Denny died Feb. 18, 2022, at his home in Statesboro, Ga., after a long battle with cancer and heart problems.

He came to Princeton from Kent School, where he captained the football team, played hockey, participated in the Drama Society, and was awarded the Drama Prize. At Princeton Denny majored in English, was a member of Cannon Club and played IAA football, hockey, and baseball for “The Gun.” He participated in the Campus Fund Drive junior and senior years.

Denny spent much of his youth in St. Croix, where his family had a business and a horse farm. Following a stint in the Army, he returned and worked there for about 10 years, returning to the States in 1975. He went to work in the Savannah office of Colonial Life and Accident Insurance Co. and remained there until ill health forced his retirement in 2020.
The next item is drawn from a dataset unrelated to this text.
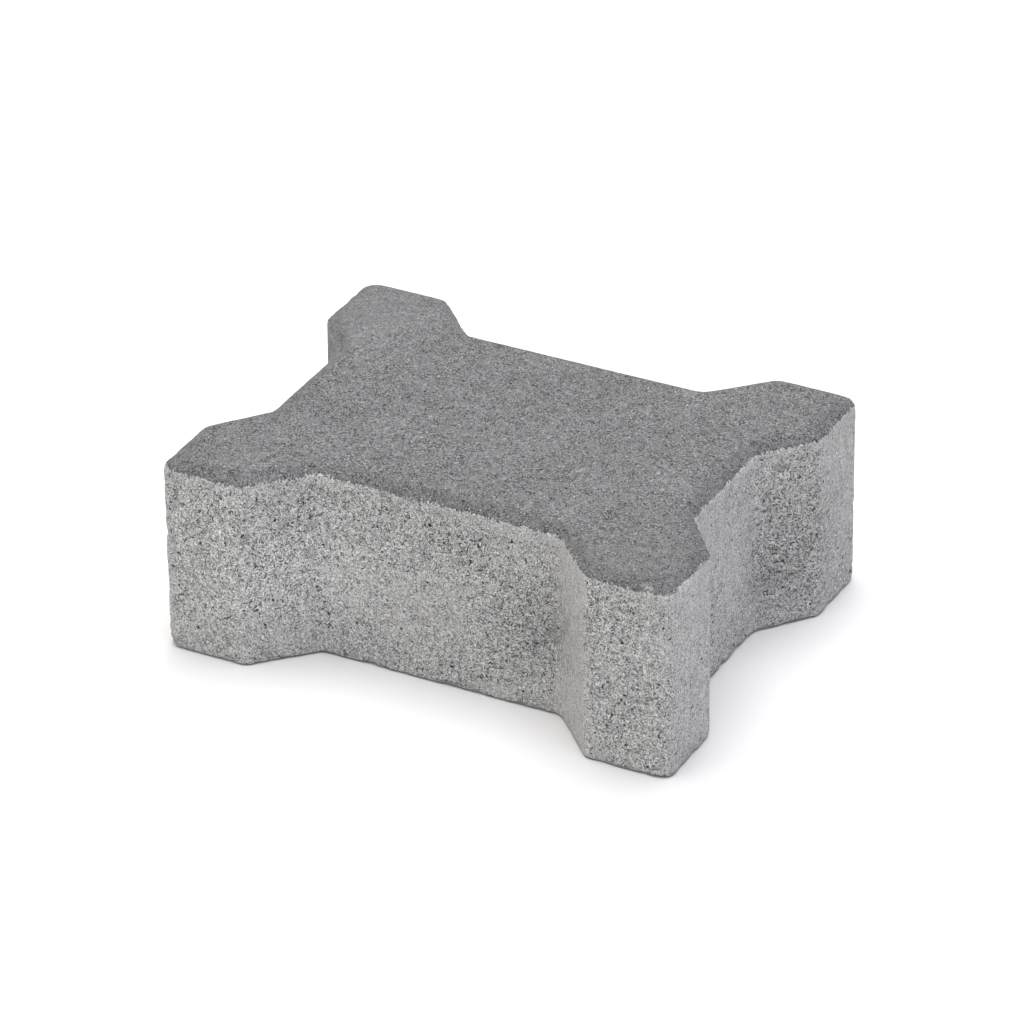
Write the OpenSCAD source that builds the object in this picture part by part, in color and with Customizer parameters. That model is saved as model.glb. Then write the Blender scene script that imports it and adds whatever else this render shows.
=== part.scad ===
// Interlocking concrete paving stone.
// One dense pressed-concrete block. In plan it is a rectangle with a shallow
// trapezoidal notch in the middle of each of its four sides, which leaves four
// square-cornered ears. The ears of the neighbouring stones lie in the notches.
// Millimetres. The origin is the centre of the bed face, +X runs along the
// stone's length and +Z points up to the wearing face.

/* [Overall size] */
// Length over the ears
stone_l = 210; // [200:1:240]
// Width over the ears
stone_w = 162; // [152:1:190]
// Thickness from bed face to wearing face
stone_h = 80; // [60:10:100]

/* [Notches in the long sides] */
// Width of the notch at its mouth
long_mouth = 141; // [130:1:148]
// Width of the notch at its floor
long_floor = 99; // [84:1:110]
// Depth of the notch
long_depth = 21.5; // [15:0.5:26]

/* [Notches in the short sides] */
// Width of the notch at its mouth
short_mouth = 93; // [82:1:104]
// Width of the notch at its floor
short_floor = 51; // [40:1:60]
// Depth of the notch
short_depth = 17; // [12:0.5:22]

/* [Edges] */
// Radius of the upright outer edges
edge_r = 5.5; // [1.5:0.5:6]
// Radius in the upright inner corners of the notches
corner_r = 6; // [1:0.5:8]
// Width of the bevel round the wearing face, seen from above
bevel_w = 5.5; // [2:0.5:7]
// Height of the bevel round the wearing face
bevel_h = 3.5; // [2:0.5:7]
// Radius of the wearing face's outer corners
face_r = 7.5; // [1:0.5:9]
// Size of the small arris round the bed face
arris = 1; // [0.5:0.5:2]

/* [Hidden] */
// Number of facets in each rounded corner
STEPS = 6;

hl = stone_l / 2;
hw = stone_w / 2;

// One ear of the stone, from the floor of the long side's notch round to the
// floor of the short side's notch: [x, y, radius], a negative radius is an inner corner
ear = [
    [long_floor / 2,  hw - long_depth,  -corner_r],
    [long_mouth / 2,  hw,                edge_r],
    [hl,              hw,                edge_r],
    [hl,              short_mouth / 2,   edge_r],
    [hl - short_depth, short_floor / 2, -corner_r]
];

// The ear mirrored into a quarter of the plan, kept in counter-clockwise order
function quarter(sx, sy) =
    let (n = len(ear), fwd = sx * sy < 0)
    [for (i = [0 : n - 1]) let (p = ear[fwd ? i : n - 1 - i]) [sx * p[0], sy * p[1], p[2]]];

plan = concat(quarter(1, -1), quarter(1, 1), quarter(-1, 1), quarter(-1, -1));

function unit(v) = v / norm(v);
function xy(p) = [p[0], p[1]];

// Inward normal of the side that leaves corner i
function side_normal(i) =
    let (n = len(plan), d = unit(xy(plan[(i + 1) % n]) - xy(plan[i % n])))
    [-d[1], d[0]];

// Corner i after the whole outline is moved inward by c
function moved(i, c) =
    let (n = len(plan), a = side_normal((i + n - 1) % n), b = side_normal(i))
    xy(plan[i]) + (a + b) * (c / (1 + a * b));

// Points of the rounded corner i of the outline moved inward by c, where outer
// corners get radius outer_r and inner corners keep their centres
function corner(i, c, outer_r) =
    let (
        n = len(plan),
        a = side_normal((i + n - 1) % n),
        b = side_normal(i),
        s = plan[i][2] > 0 ? 1 : -1,
        r = s > 0 ? outer_r : c - plan[i][2],
        o = moved(i, c) + s * (a + b) * (r / (1 + a * b)),
        a0 = atan2(-s * a[1], -s * a[0]),
        turn = s * acos(a * b)
    )
    [for (k = [0 : STEPS]) let (t = a0 + turn * k / STEPS) o + r * [cos(t), sin(t)]];

// Whole outline moved inward by c, at height z
function ring(c, z, outer_r) =
    [for (i = [0 : len(plan) - 1]) for (p = corner(i, c, outer_r)) [p[0], p[1], z]];

// Flat face filled in with triangles: one fan in the middle of the stone and one
// in each ear, which meet at the middle of the inner corners. k is the index of the
// outline's first point, mid the middle's, and mid + 1 to mid + 4 are the ears'.
function flat(k, mid, n) =
    let (q = n / 4, h = STEPS / 2)
    [for (e = [0 : 3]) each concat(
        [for (i = [e * q + h : e * q + q - h - 2]) [mid + 1 + e, k + i, k + i + 1]],
        [[mid + 1 + e, k + e * q + q - h - 1, k + e * q + h]],
        [[mid, k + e * q + h, k + e * q + q - h - 1]],
        [for (i = [e * q + q - h - 1 : e * q + q + h - 1]) [mid, k + i % n, k + (i + 1) % n]]
    )];

function flipped(faces) = [for (f = faces) [f[0], f[2], f[1]]];

// Points that the flat face at height z fans out from: its middle, then one in each ear
function hubs(c, z) =
    let (x = hl - short_depth - c, y = hw - long_depth - c)
    [[0, 0, z], [x, -y, z], [x, y, z], [-x, y, z], [-x, -y, z]];

// The stone as a stack of outlines: bed face, arris, upright sides, bevel, wearing face
module paving_stone() {
    rings = [
        ring(arris, 0, edge_r),
        ring(0, arris, edge_r),
        ring(0, stone_h - bevel_h, edge_r),
        ring(bevel_w, stone_h, face_r)
    ];
    n = len(rings[0]);
    m = len(rings);
    points = concat([for (r = rings) each r], hubs(arris, 0), hubs(bevel_w, stone_h));
    sides = [
        for (j = [0 : m - 2]) for (i = [0 : n - 1])
            [j * n + i, (j + 1) * n + i, (j + 1) * n + (i + 1) % n, j * n + (i + 1) % n]
    ];
    bed = flat(0, m * n, n);
    wearing = flipped(flat((m - 1) * n, m * n + 5, n));
    color([0.56, 0.56, 0.55])
        polyhedron(points = points, faces = concat(bed, sides, wearing), convexity = 6);
}

paving_stone();
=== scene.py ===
# Concrete paving stone: one block of pressed concrete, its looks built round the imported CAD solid.
import math

import bpy
import numpy as np
from mathutils import Matrix, Vector, kdtree
from mathutils.geometry import delaunay_2d_cdt


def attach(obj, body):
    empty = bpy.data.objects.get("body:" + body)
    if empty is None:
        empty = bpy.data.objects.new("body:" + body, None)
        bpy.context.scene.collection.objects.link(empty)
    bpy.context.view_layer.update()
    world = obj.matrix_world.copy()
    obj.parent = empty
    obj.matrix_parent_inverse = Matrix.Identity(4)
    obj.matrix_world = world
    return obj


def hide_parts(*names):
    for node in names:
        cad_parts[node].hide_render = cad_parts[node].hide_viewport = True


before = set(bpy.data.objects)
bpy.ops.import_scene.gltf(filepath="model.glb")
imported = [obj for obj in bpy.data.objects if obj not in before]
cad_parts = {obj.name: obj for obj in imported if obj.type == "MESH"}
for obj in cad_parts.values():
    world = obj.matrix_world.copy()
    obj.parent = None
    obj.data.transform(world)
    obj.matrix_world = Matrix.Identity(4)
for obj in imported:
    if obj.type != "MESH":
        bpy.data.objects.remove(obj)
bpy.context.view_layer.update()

MM = 0.001
rng = np.random.default_rng(20260)

# ---------------------------------------------------------------- camera
F_PX, AZ, EL, ROLL = 6079.0, 27.822, 30.317, -0.642
TARGET, DIST = Vector((-0.03468, 0.06466, 0.0)), 2.3545


def make_camera():
    a, e, r = math.radians(AZ), math.radians(EL), math.radians(ROLL)
    back = Vector((math.sin(a) * math.cos(e), -math.cos(a) * math.cos(e), math.sin(e)))
    right = Vector((math.cos(a), math.sin(a), 0.0))
    up = back.cross(right)
    x = math.cos(r) * right + math.sin(r) * up
    y = -math.sin(r) * right + math.cos(r) * up
    data = bpy.data.cameras.new("camera")
    data.sensor_width = 36.0
    data.lens = F_PX * 36.0 / 1024.0
    data.clip_start, data.clip_end = 0.05, 50.0
    cam = bpy.data.objects.new("camera", data)
    cam.matrix_world = Matrix(
        (
            (x.x, y.x, back.x, TARGET.x + back.x * DIST),
            (x.y, y.y, back.y, TARGET.y + back.y * DIST),
            (x.z, y.z, back.z, TARGET.z + back.z * DIST),
            (0, 0, 0, 1),
        )
    )
    bpy.context.scene.collection.objects.link(cam)
    bpy.context.scene.camera = cam


make_camera()

# ---------------------------------------------------------------- noise, for the shape


def lattice(i, j, k, seed):
    h = (i * 73856093) ^ (j * 19349663) ^ (k * 83492791) ^ (seed * 2654435761)
    h &= 0xFFFFFFFF
    h ^= h >> 16
    h = (h * 0x45D9F3B) & 0xFFFFFFFF
    h ^= h >> 16
    h = (h * 0x45D9F3B) & 0xFFFFFFFF
    h ^= h >> 16
    return h.astype(np.float64) / 2147483648.0 - 1.0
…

Denny had a lifelong love of horses, especially the Paso Fino breed his mother had raised in St. Croix. In 1997 he bought a 20-acre farm and raised and bred Paso Finos, a breed imported to the Caribbean from Spain by Christopher Columbus. The name translates as “fine step” and, according to the Georgia Paso Fino Association, “their four-beat lateral gait is exclusive to this breed and is the key to their unequaled smoothness in the horse world.”

Denny and his wife, Margie, were very active in the association. Their Santa Cruz Farms included 18 of their own horses, plus some they boarded for others. 

Denny is survived by Margie, daughters Twyla Mancil Jones and Diana F. Rouses, sons Matthew Mancil and G. Richmond Mancil, and six grandchildren.